Exercise directions:
Can you print the data exactly and leave out each image?
═══ Excerpted records
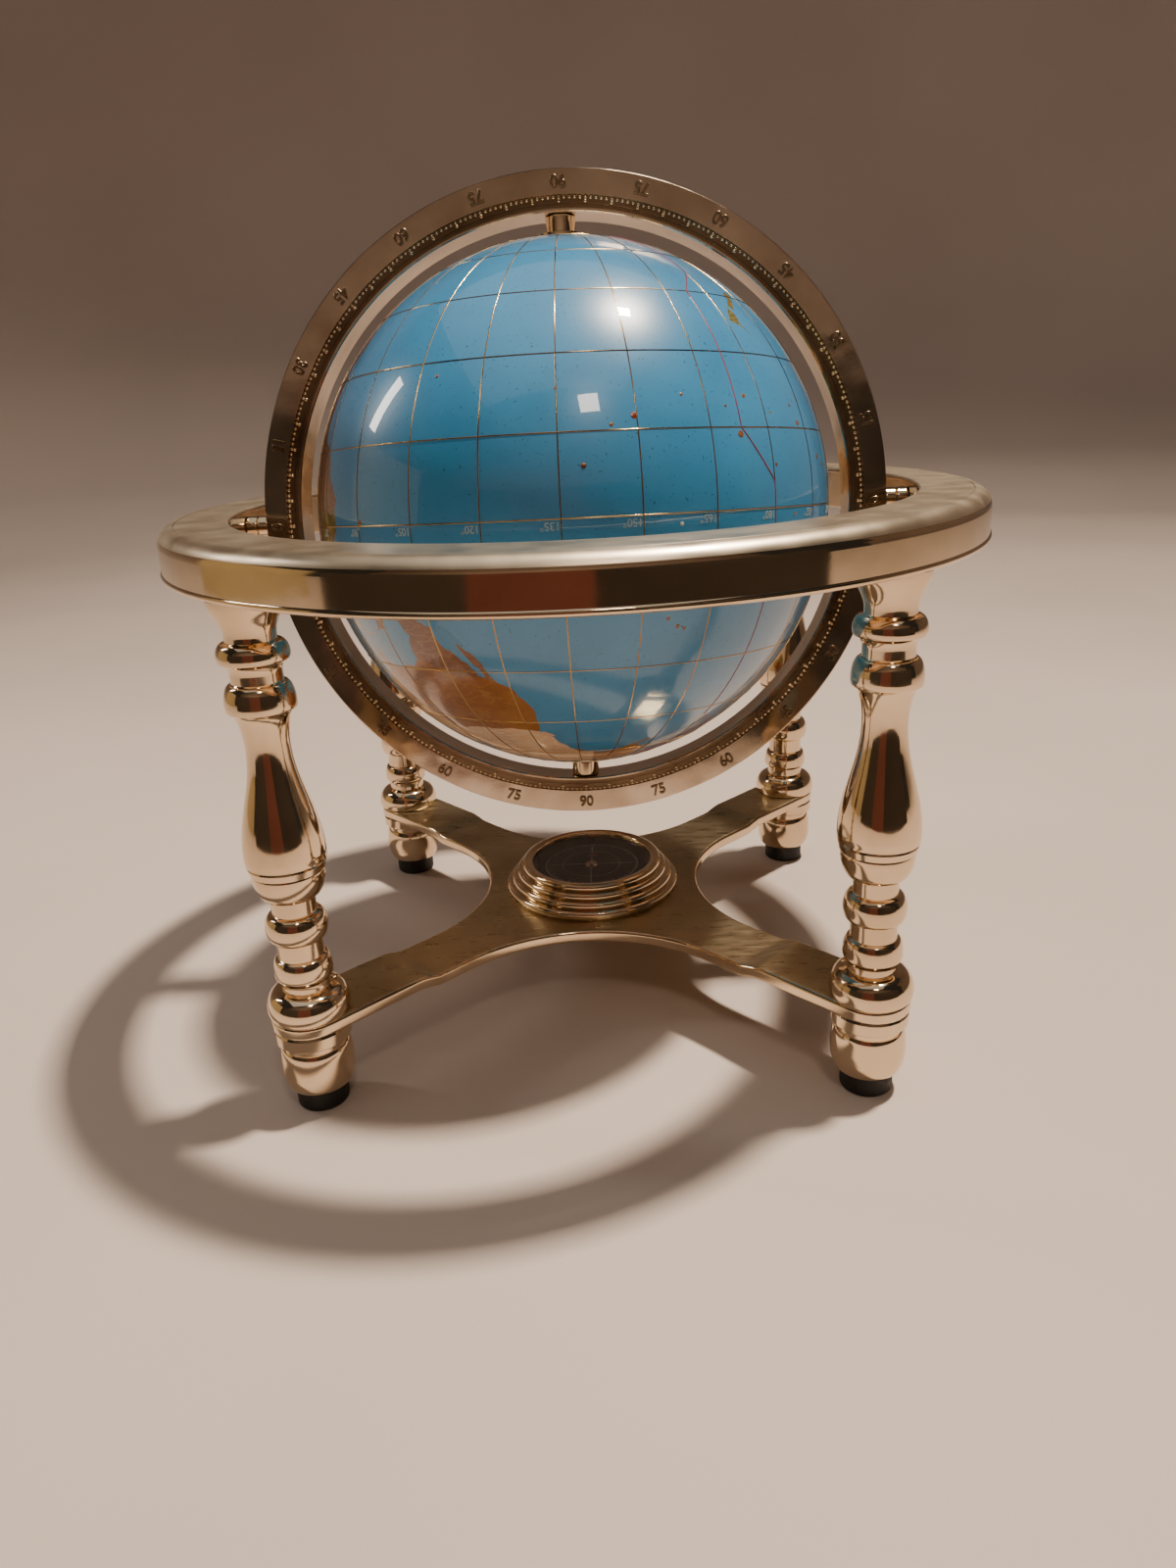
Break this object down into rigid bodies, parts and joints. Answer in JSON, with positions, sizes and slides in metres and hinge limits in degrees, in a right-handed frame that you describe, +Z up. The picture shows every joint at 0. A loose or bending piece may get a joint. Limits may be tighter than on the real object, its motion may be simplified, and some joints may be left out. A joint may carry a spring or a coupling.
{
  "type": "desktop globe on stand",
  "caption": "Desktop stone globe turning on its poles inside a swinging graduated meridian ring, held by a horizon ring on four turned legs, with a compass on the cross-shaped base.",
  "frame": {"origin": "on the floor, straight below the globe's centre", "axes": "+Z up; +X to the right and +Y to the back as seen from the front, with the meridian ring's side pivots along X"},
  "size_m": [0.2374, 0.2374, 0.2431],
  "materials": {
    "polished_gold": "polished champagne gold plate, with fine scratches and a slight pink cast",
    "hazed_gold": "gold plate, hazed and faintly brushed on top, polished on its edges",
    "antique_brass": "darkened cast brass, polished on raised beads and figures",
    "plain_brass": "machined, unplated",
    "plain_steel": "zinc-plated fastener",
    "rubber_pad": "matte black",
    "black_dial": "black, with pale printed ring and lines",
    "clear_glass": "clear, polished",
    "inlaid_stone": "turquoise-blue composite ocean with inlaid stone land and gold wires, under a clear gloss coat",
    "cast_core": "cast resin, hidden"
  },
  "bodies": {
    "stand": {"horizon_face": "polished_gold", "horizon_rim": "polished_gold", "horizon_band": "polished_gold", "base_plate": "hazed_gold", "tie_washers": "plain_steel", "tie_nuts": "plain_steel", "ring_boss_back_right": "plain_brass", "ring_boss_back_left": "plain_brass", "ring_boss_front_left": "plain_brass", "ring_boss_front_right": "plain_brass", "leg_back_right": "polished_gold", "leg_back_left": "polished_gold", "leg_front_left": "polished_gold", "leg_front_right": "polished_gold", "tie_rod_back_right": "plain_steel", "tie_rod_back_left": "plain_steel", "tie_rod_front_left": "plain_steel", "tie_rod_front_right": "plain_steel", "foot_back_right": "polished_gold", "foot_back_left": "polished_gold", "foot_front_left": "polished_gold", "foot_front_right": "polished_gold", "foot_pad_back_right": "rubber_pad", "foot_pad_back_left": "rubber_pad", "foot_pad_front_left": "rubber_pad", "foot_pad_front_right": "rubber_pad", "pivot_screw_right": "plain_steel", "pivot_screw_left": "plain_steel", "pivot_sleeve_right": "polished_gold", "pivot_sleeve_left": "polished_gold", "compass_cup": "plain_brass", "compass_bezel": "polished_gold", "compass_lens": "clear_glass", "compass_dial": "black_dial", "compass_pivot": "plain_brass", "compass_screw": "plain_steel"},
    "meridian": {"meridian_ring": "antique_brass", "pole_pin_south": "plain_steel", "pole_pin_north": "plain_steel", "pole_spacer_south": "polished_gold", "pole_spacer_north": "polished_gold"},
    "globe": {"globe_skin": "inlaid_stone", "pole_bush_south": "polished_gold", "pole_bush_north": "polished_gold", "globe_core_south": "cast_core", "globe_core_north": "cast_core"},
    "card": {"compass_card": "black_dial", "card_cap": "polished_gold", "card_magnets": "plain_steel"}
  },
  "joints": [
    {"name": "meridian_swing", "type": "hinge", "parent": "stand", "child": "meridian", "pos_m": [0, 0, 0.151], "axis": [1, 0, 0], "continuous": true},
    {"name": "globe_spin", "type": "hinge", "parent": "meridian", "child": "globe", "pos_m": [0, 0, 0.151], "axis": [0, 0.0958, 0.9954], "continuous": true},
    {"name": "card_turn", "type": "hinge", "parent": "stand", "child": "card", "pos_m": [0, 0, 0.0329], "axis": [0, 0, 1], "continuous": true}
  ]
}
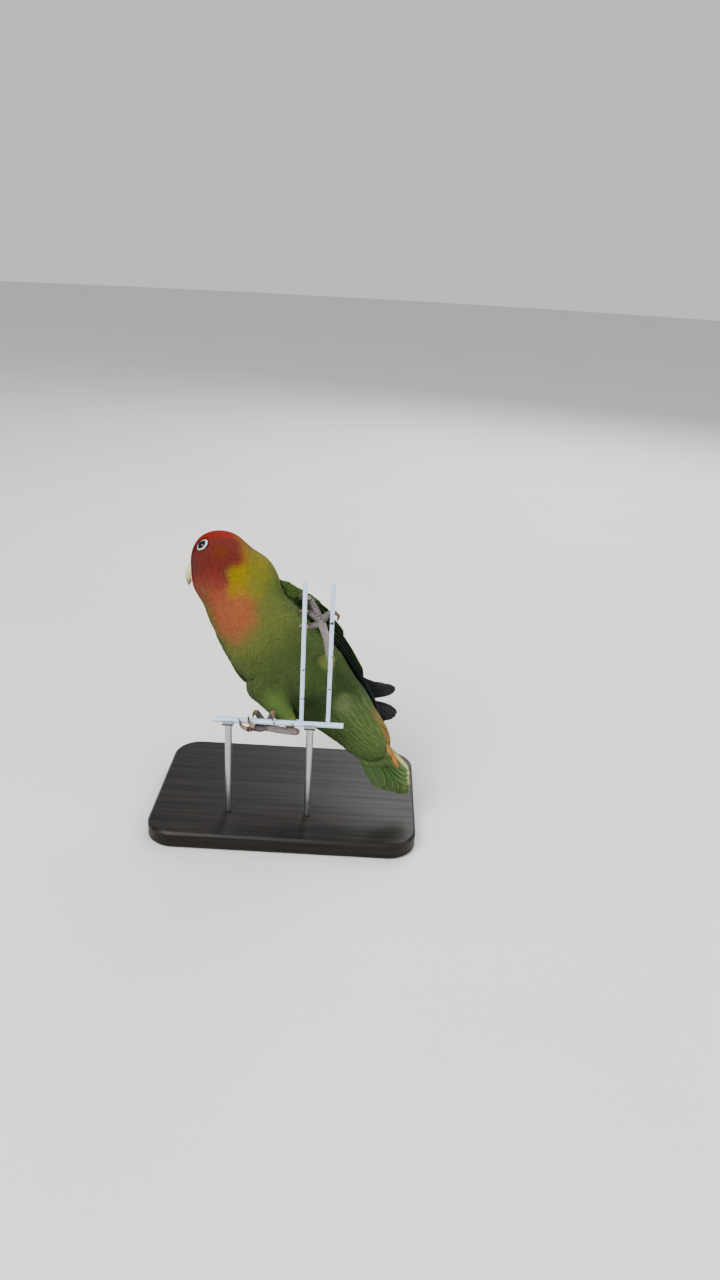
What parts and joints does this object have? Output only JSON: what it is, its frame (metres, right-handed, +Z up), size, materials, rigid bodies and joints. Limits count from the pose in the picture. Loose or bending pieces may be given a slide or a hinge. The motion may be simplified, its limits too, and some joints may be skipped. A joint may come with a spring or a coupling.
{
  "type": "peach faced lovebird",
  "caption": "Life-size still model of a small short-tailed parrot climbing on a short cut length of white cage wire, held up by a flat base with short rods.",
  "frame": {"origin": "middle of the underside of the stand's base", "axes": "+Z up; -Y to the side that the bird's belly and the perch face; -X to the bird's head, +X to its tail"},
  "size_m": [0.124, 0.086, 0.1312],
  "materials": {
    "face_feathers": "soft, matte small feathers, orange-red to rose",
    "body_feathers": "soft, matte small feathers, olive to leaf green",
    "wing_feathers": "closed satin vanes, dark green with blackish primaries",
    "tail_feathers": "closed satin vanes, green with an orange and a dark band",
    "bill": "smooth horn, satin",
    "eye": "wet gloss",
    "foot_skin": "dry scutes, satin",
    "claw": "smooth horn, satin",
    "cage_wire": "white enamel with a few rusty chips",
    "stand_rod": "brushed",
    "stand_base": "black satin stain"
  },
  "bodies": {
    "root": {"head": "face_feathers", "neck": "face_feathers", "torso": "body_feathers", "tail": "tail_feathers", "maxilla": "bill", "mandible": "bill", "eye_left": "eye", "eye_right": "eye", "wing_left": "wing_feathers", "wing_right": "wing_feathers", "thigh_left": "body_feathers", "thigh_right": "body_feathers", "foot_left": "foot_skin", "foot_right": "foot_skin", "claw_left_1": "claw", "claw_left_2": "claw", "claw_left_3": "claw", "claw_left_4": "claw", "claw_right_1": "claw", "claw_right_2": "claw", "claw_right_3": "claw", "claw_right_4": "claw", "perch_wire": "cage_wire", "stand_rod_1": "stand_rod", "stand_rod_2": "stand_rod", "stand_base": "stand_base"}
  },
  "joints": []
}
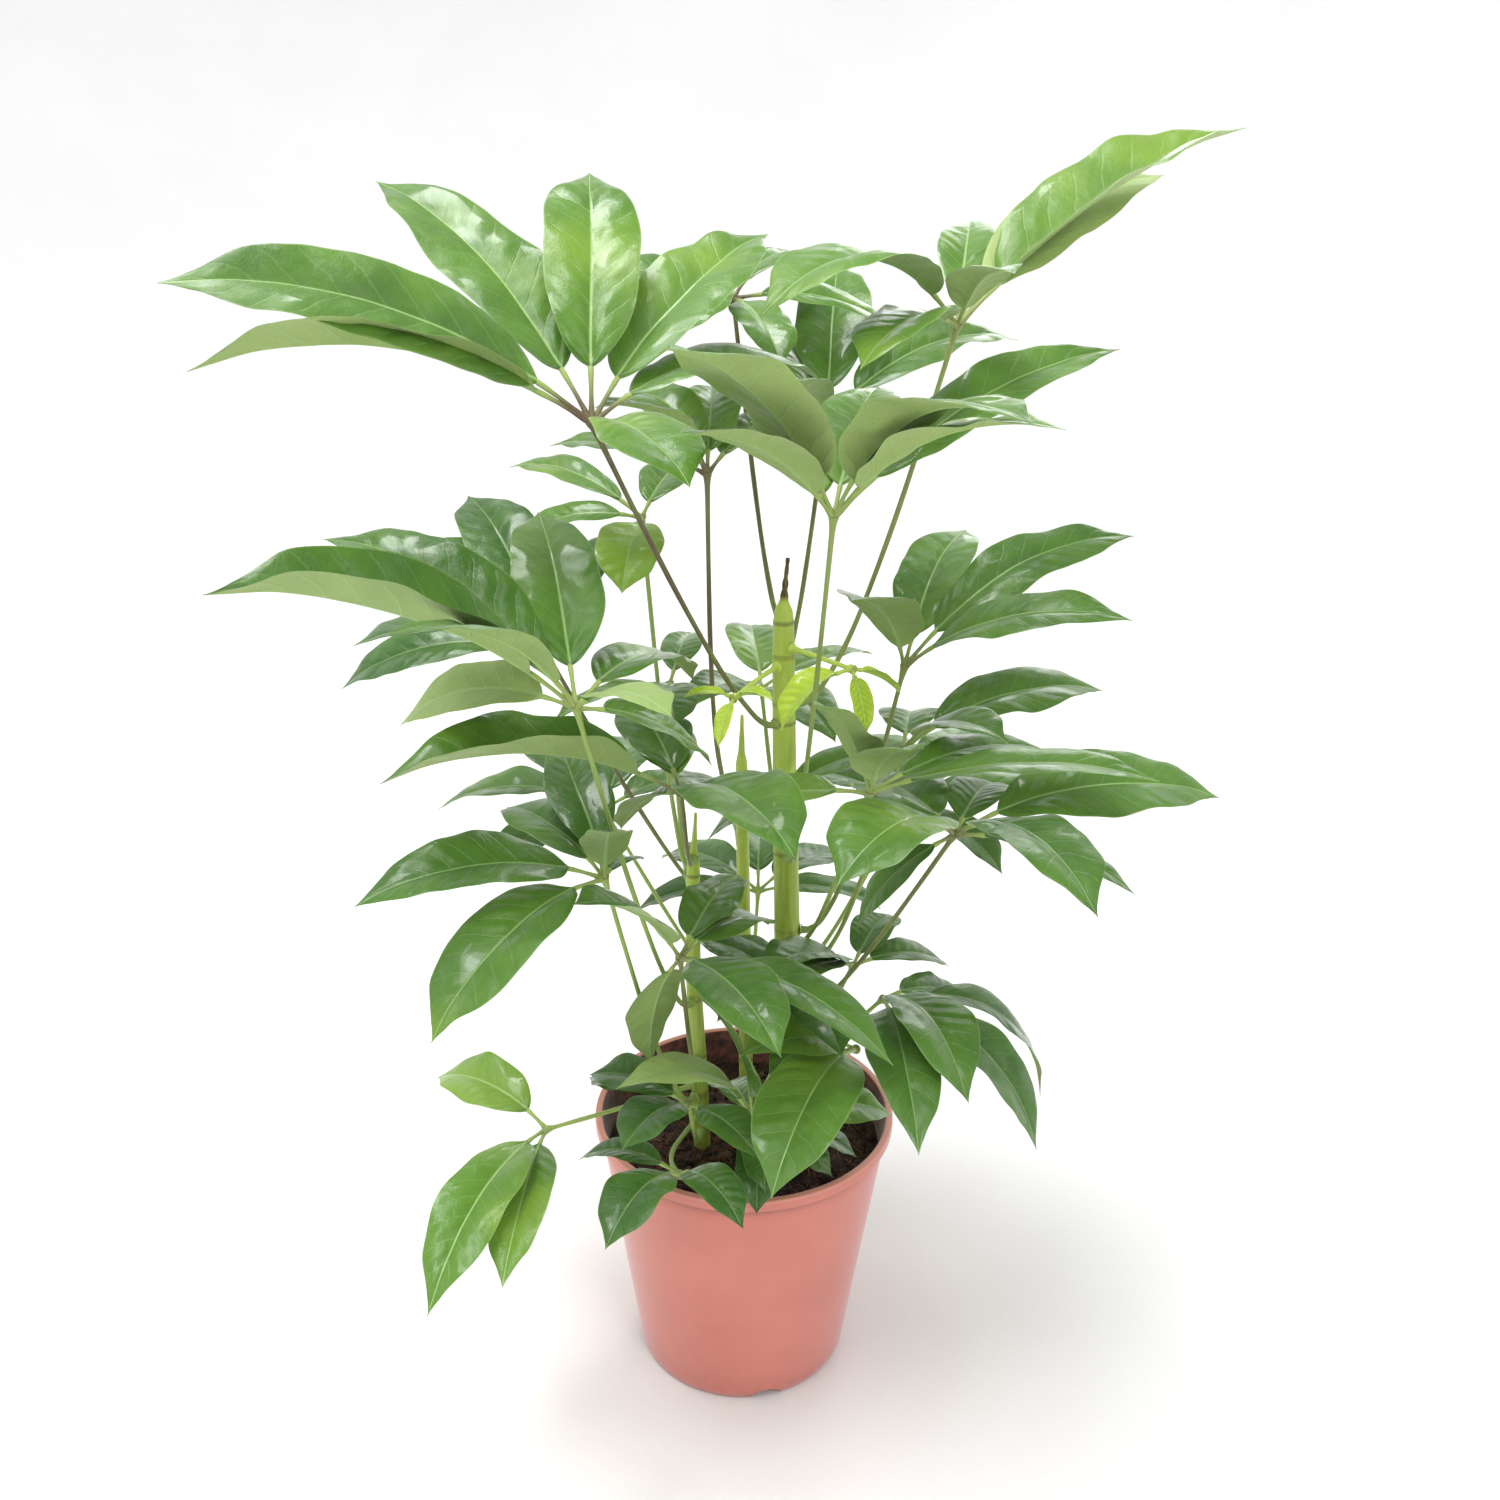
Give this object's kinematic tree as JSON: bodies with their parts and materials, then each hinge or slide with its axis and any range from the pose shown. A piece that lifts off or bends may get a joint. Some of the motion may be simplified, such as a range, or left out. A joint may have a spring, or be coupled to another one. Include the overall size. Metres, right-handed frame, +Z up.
══════
Correct response:
Break this object down into rigid bodies, parts and joints. Answer in JSON, with positions, sizes and slides in metres and hinge limits in degrees, in a right-handed frame that you describe, +Z up. The picture shows every joint at 0. A loose or bending piece may get a joint. Limits may be tighter than on the real object, its motion may be simplified, and some joints may be left out. A joint may carry a spring or a coupling.
{
  "type": "desktop globe on stand",
  "caption": "Desktop stone globe turning on its poles inside a swinging graduated meridian ring, held by a horizon ring on four turned legs, with a compass on the cross-shaped base.",
  "frame": {"origin": "on the floor, straight below the globe's centre", "axes": "+Z up; +X to the right and +Y to the back as seen from the front, with the meridian ring's side pivots along X"},
  "size_m": [0.2374, 0.2374, 0.2431],
  "materials": {
    "polished_gold": "polished champagne gold plate, with fine scratches and a slight pink cast",
    "hazed_gold": "gold plate, hazed and faintly brushed on top, polished on its edges",
    "antique_brass": "darkened cast brass, polished on raised beads and figures",
    "plain_brass": "machined, unplated",
    "plain_steel": "zinc-plated fastener",
    "rubber_pad": "matte black",
    "black_dial": "black, with pale printed ring and lines",
    "clear_glass": "clear, polished",
    "inlaid_stone": "turquoise-blue composite ocean with inlaid stone land and gold wires, under a clear gloss coat",
    "cast_core": "cast resin, hidden"
  },
  "bodies": {
    "stand": {"horizon_face": "polished_gold", "horizon_rim": "polished_gold", "horizon_band": "polished_gold", "base_plate": "hazed_gold", "tie_washers": "plain_steel", "tie_nuts": "plain_steel", "ring_boss_back_right": "plain_brass", "ring_boss_back_left": "plain_brass", "ring_boss_front_left": "plain_brass", "ring_boss_front_right": "plain_brass", "leg_back_right": "polished_gold", "leg_back_left": "polished_gold", "leg_front_left": "polished_gold", "leg_front_right": "polished_gold", "tie_rod_back_right": "plain_steel", "tie_rod_back_left": "plain_steel", "tie_rod_front_left": "plain_steel", "tie_rod_front_right": "plain_steel", "foot_back_right": "polished_gold", "foot_back_left": "polished_gold", "foot_front_left": "polished_gold", "foot_front_right": "polished_gold", "foot_pad_back_right": "rubber_pad", "foot_pad_back_left": "rubber_pad", "foot_pad_front_left": "rubber_pad", "foot_pad_front_right": "rubber_pad", "pivot_screw_right": "plain_steel", "pivot_screw_left": "plain_steel", "pivot_sleeve_right": "polished_gold", "pivot_sleeve_left": "polished_gold", "compass_cup": "plain_brass", "compass_bezel": "polished_gold", "compass_lens": "clear_glass", "compass_dial": "black_dial", "compass_pivot": "plain_brass", "compass_screw": "plain_steel"},
    "meridian": {"meridian_ring": "antique_brass", "pole_pin_south": "plain_steel", "pole_pin_north": "plain_steel", "pole_spacer_south": "polished_gold", "pole_spacer_north": "polished_gold"},
    "globe": {"globe_skin": "inlaid_stone", "pole_bush_south": "polished_gold", "pole_bush_north": "polished_gold", "globe_core_south": "cast_core", "globe_core_north": "cast_core"},
    "card": {"compass_card": "black_dial", "card_cap": "polished_gold", "card_magnets": "plain_steel"}
  },
  "joints": [
    {"name": "meridian_swing", "type": "hinge", "parent": "stand", "child": "meridian", "pos_m": [0, 0, 0.151], "axis": [1, 0, 0], "continuous": true},
    {"name": "globe_spin", "type": "hinge", "parent": "meridian", "child": "globe", "pos_m": [0, 0, 0.151], "axis": [0, 0.0958, 0.9954], "continuous": true},
    {"name": "card_turn", "type": "hinge", "parent": "stand", "child": "card", "pos_m": [0, 0, 0.0329], "axis": [0, 0, 1], "continuous": true}
  ]
}
What parts and joints does this object have? Output only JSON: what it is, its frame (metres, right-handed, +Z up), size, materials, rigid bodies and joints. Limits count from the pose in the picture. Loose or bending pieces may be given a slide or a hinge. The motion may be simplified, its limits too, and some joints may be skipped. A joint may come with a spring or a coupling.
{
  "type": "peach faced lovebird",
  "caption": "Life-size still model of a small short-tailed parrot climbing on a short cut length of white cage wire, held up by a flat base with short rods.",
  "frame": {"origin": "middle of the underside of the stand's base", "axes": "+Z up; -Y to the side that the bird's belly and the perch face; -X to the bird's head, +X to its tail"},
  "size_m": [0.124, 0.086, 0.1312],
  "materials": {
    "face_feathers": "soft, matte small feathers, orange-red to rose",
    "body_feathers": "soft, matte small feathers, olive to leaf green",
    "wing_feathers": "closed satin vanes, dark green with blackish primaries",
    "tail_feathers": "closed satin vanes, green with an orange and a dark band",
    "bill": "smooth horn, satin",
    "eye": "wet gloss",
    "foot_skin": "dry scutes, satin",
    "claw": "smooth horn, satin",
    "cage_wire": "white enamel with a few rusty chips",
    "stand_rod": "brushed",
    "stand_base": "black satin stain"
  },
  "bodies": {
    "root": {"head": "face_feathers", "neck": "face_feathers", "torso": "body_feathers", "tail": "tail_feathers", "maxilla": "bill", "mandible": "bill", "eye_left": "eye", "eye_right": "eye", "wing_left": "wing_feathers", "wing_right": "wing_feathers", "thigh_left": "body_feathers", "thigh_right": "body_feathers", "foot_left": "foot_skin", "foot_right": "foot_skin", "claw_left_1": "claw", "claw_left_2": "claw", "claw_left_3": "claw", "claw_left_4": "claw", "claw_right_1": "claw", "claw_right_2": "claw", "claw_right_3": "claw", "claw_right_4": "claw", "perch_wire": "cage_wire", "stand_rod_1": "stand_rod", "stand_rod_2": "stand_rod", "stand_base": "stand_base"}
  },
  "joints": []
}
Give this object's kinematic tree as JSON: bodies with their parts and materials, then each hinge or slide with its axis and any range from the pose shown. A piece that lifts off or bends may get a joint. Some of the motion may be simplified, such as a range, or left out. A joint may have a spring, or be coupled to another one. Include the overall size. Metres, right-handed frame, +Z up.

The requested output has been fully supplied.